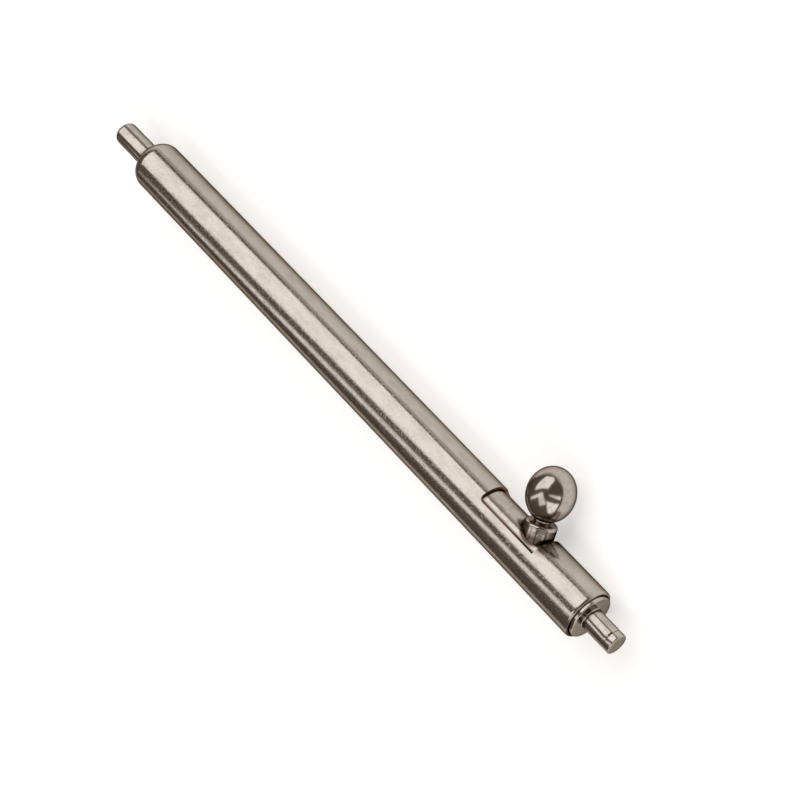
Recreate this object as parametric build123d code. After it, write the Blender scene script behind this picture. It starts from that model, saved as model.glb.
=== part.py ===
"""A quick-release spring bar that holds a watch strap between the lugs of a watch case.

A thin barrel is rolled over at one end round a fixed pin. A plunger slides in the other,
open end, with the second pin turned on its nose. A long spring pushes it out, and a ball
knob pressed into it stands out through a notch in the barrel, to be pulled back by a
fingernail.

Frame: X along the bar with the sliding pin at +X, Y out through the knob, Z up from the
surface that the bar lies on, origin on the barrel's axis at the middle of its length.
Lengths are in millimetres.
"""
import math
import os

from build123d import *

# Barrel: drawn tube, rolled over at its left end and open at its right end
barrel_length = 19.80
barrel_diameter = 1.50
barrel_wall = 0.085
rolled_end_radius = 0.45
lip_round = 0.04
lip_bevel = 0.012

# Notch: a flat cut across one side of the barrel that the knob travels in
notch_depth = 0.34
notch_to_open_end = 1.95
notch_floor_round = 0.13

# Fixed pin: its head is pressed in the barrel behind the rolled end
fixed_pin_diameter = 0.71
fixed_pin_reach = 1.40
fixed_pin_tip_round = 0.11
fixed_pin_head_length = 0.45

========

**WORK TO BE COMPLETED**: Every line of the data above should be copied exactly.

**CORRECT RESULT**:
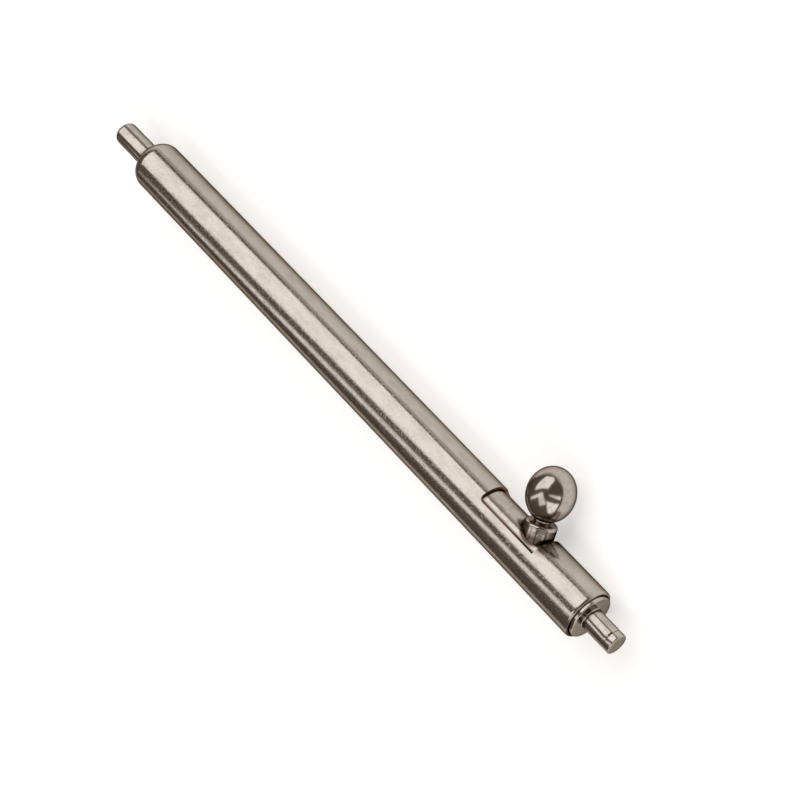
Recreate this object as parametric build123d code. After it, write the Blender scene script behind this picture. It starts from that model, saved as model.glb.
=== part.py ===
"""A quick-release spring bar that holds a watch strap between the lugs of a watch case.

A thin barrel is rolled over at one end round a fixed pin. A plunger slides in the other,
open end, with the second pin turned on its nose. A long spring pushes it out, and a ball
knob pressed into it stands out through a notch in the barrel, to be pulled back by a
fingernail.

Frame: X along the bar with the sliding pin at +X, Y out through the knob, Z up from the
surface that the bar lies on, origin on the barrel's axis at the middle of its length.
Lengths are in millimetres.
"""
import math
import os

from build123d import *

# Barrel: drawn tube, rolled over at its left end and open at its right end
barrel_length = 19.80
barrel_diameter = 1.50
barrel_wall = 0.085
rolled_end_radius = 0.45
lip_round = 0.04
lip_bevel = 0.012

# Notch: a flat cut across one side of the barrel that the knob travels in
notch_depth = 0.34
notch_to_open_end = 1.95
notch_floor_round = 0.13

# Fixed pin: its head is pressed in the barrel behind the rolled end
fixed_pin_diameter = 0.71
fixed_pin_reach = 1.40
fixed_pin_tip_round = 0.11
fixed_pin_head_length = 0.45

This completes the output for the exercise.